History
In theater you need materials, you need collaborators, and you need a venue. The vision would never have taken shape without Stephanie’s first collaborator, Peggy Howe. They started a Monday Night performance series at the Hotel Utah in 1989, moved to Morty’s in North Beach the following year, then into the back room at Cafe Beano where The Marsh began presenting over 150 different performances a year. The collaboration had expanded to include the Performers, the Audience, and everyone involved in supporting the work (the Support) that goes on at a theater. In December 1992, The Marsh found its current home at 1062 Valencia, an intimate 110 seat theater. In 1996, it purchased this location, a 12,000 sq ft building, where the vision continues to evolve.
How it all began
In 1989, Stephanie Weisman, the theater’s founder and artistic director, started The Marsh because she wanted a place for writers and performers like herself to easily develop their performances.

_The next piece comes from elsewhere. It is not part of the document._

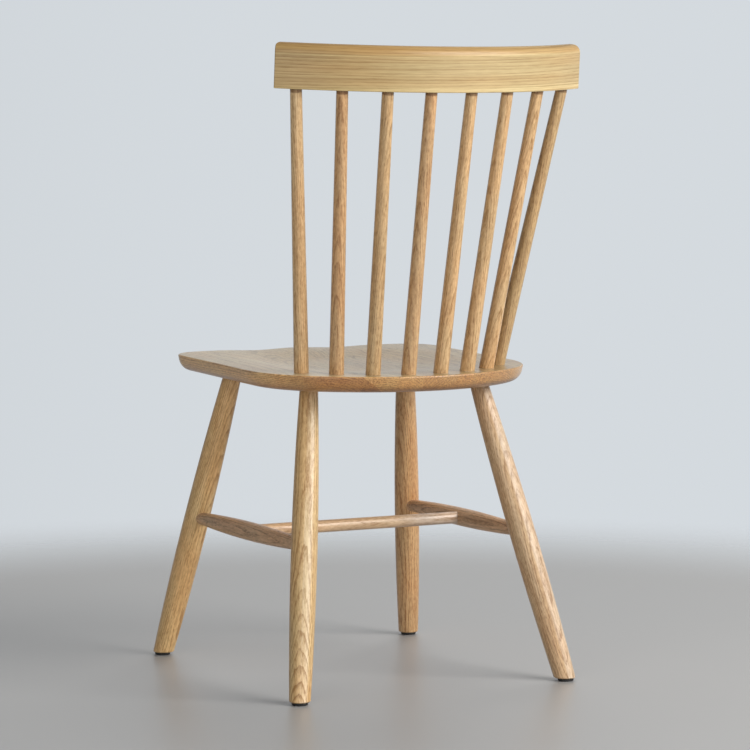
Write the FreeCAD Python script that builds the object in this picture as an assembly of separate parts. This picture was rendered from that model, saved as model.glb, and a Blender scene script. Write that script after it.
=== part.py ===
import FreeCAD, Part
import math
import os

# A windsor dining chair in oak: glued-up saddled seat, four splayed turned legs,
# two side stretchers joined by a cross stretcher, eight spindles and a bent crest rail.
# Millimetres. +Z up, the sitter faces -Y, +X is the sitter's left.
# The origin is on the floor under the middle of the chair's bounding box.

# Seat
SEAT_HEIGHT = 440.0
SEAT_TILT = 1.4
SEAT_WIDTH = 419.0
SEAT_DEPTH = 434.0
SEAT_THICKNESS = 23.0
SEAT_REAR_RADIUS = 260.0
SEAT_REAR_CORNER = 134.0
SEAT_FRONT_RADIUS = 1100.0
SEAT_FRONT_CORNER = 46.0
SEAT_EDGE_SLANT = 12.0
SEAT_TOP_ROUND = 2.0
SEAT_UNDER_ROUND = 19.0
BOARD_WIDTH = 82.0
BOARD_JOINT_OFFSET = 15.5
NARROWEST_BOARD = 40.0

# Hollow of the seat
BOWL_DEPTH = 7.0
BOWL_SIDE_RIM = 34.0
BOWL_REAR_RIM = 52.0
BOWL_FRONT_RIM = 24.0
BOWL_SQUARENESS = 2.6
BOWL_STEEPNESS = 1.6
THIGH_DEPTH = 2.5
THIGH_OFFSET = 62.0
THIGH_WIDTH = 44.0
THIGH_LENGTH = 150.0

# Legs, whose sockets are measured on the underside of the seat
REAR_LEG_SIDE_INSET = 76.8
REAR_LEG_BACK_INSET = 117.4
REAR_LEG_SIDE_SPLAY = 10.15
REAR_LEG_BACK_SPLAY = 16.3
FRONT_LEG_SIDE_INSET = 70.5
FRONT_LEG_FRONT_INSET = 86.4
FRONT_LEG_SIDE_SPLAY = 8.7
FRONT_LEG_FRONT_SPLAY = 14.6
LEG_TOP_DIAMETER = 25.2
LEG_SWELL_DIAMETER = 36.3
LEG_SWELL_HEIGHT = 188.0
LEG_FOOT_DIAMETER = 28.9
LEG_FOOT_BEVEL = 1.2
LEG_TENON_DIAMETER = 20.0
LEG_TENON_LENGTH = 15.0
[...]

It began as a Monday night performance series, just at the time when solo performance was taking off in San Francisco, and it was an immediate success. Every week, four different performers performed for fifteen minutes each at the legendary Hotel Utah, a historic drinking hole formerly frequented by gold miners and Beat poets.
Competition with Monday Night Football drove The Marsh to Morty’s in North Beach, the famous sixties hang-out where Lenny Bruce and Sarah Vaughn, among others, used to perform. Then, in 1990, The Marsh moved into the back room of the now defunct Café Beano on Valencia Street (now Café Ethiopia). Within a month, it was putting on seven performances a week. The first staged workshop was Marga Gomez’s Memory Tricks, Josh Kornbluth’s Haiku Tunnel was The Marsh’s first full-length production (and first feature film!) and Charlie Varon’s initial solo piece Honest Prophets saw its debut there.
After a short stint at the old Modern Times Bookstore location, in December 1992, The Marsh moved to its current home at 1062 Valencia. It rented the friendly, laid back, 112 seat theater formerly occupied by the jazz club Bajones (where, according to local lore, you could get a margarita on the rocks at six in the morning). In 1996 The Marsh purchased the whole building, gradually developing the 12,000 square foot space into a community arts center. It currently includes two theaters, a comedy club, a cafe and a youth theater.
The vision continues to evolve, most recently with the opening of a new theater in the Gaia Building in Berkeley’s thriving art district and in its developing relationships with other Bay Area theaters to present Marsh productions which include the Luther Burbank Center in Santa Rosa, the Dance Palace in Point Reyes, and the Sonoma Community Center.
So why is it called The Marsh? The name, The Marsh, a breeding ground for new performance, came out of several months Stephanie Weisman spent living in a house on stilts on the Delaware Bay. The teeming interplay of the marsh terrain and its vast fecundity seemed a perfect metaphor.
Vision
The Marsh began with a creative vision. The name, The Marsh, a breeding ground for new performance, came out of several months Stephanie Weisman spent living on the edge of a marsh writing and watching the rich interplay between the different elements that created the landscape. The Marsh, it seemed like a perfect metaphor for artistic development in the urban environment.
It is about transformation, possibilities and community. Most people first come to The Marsh as audience members, but they often end up more actively involved: enrolling in a workshop, coming to a sing-along night, volunteering their services, participating in The Marsh’s internship program or maybe even testing their talents as a Monday night performer. The Marsh provides an encouraging place for both audiences and performers to branch out and offers opportunities for every level of involvement.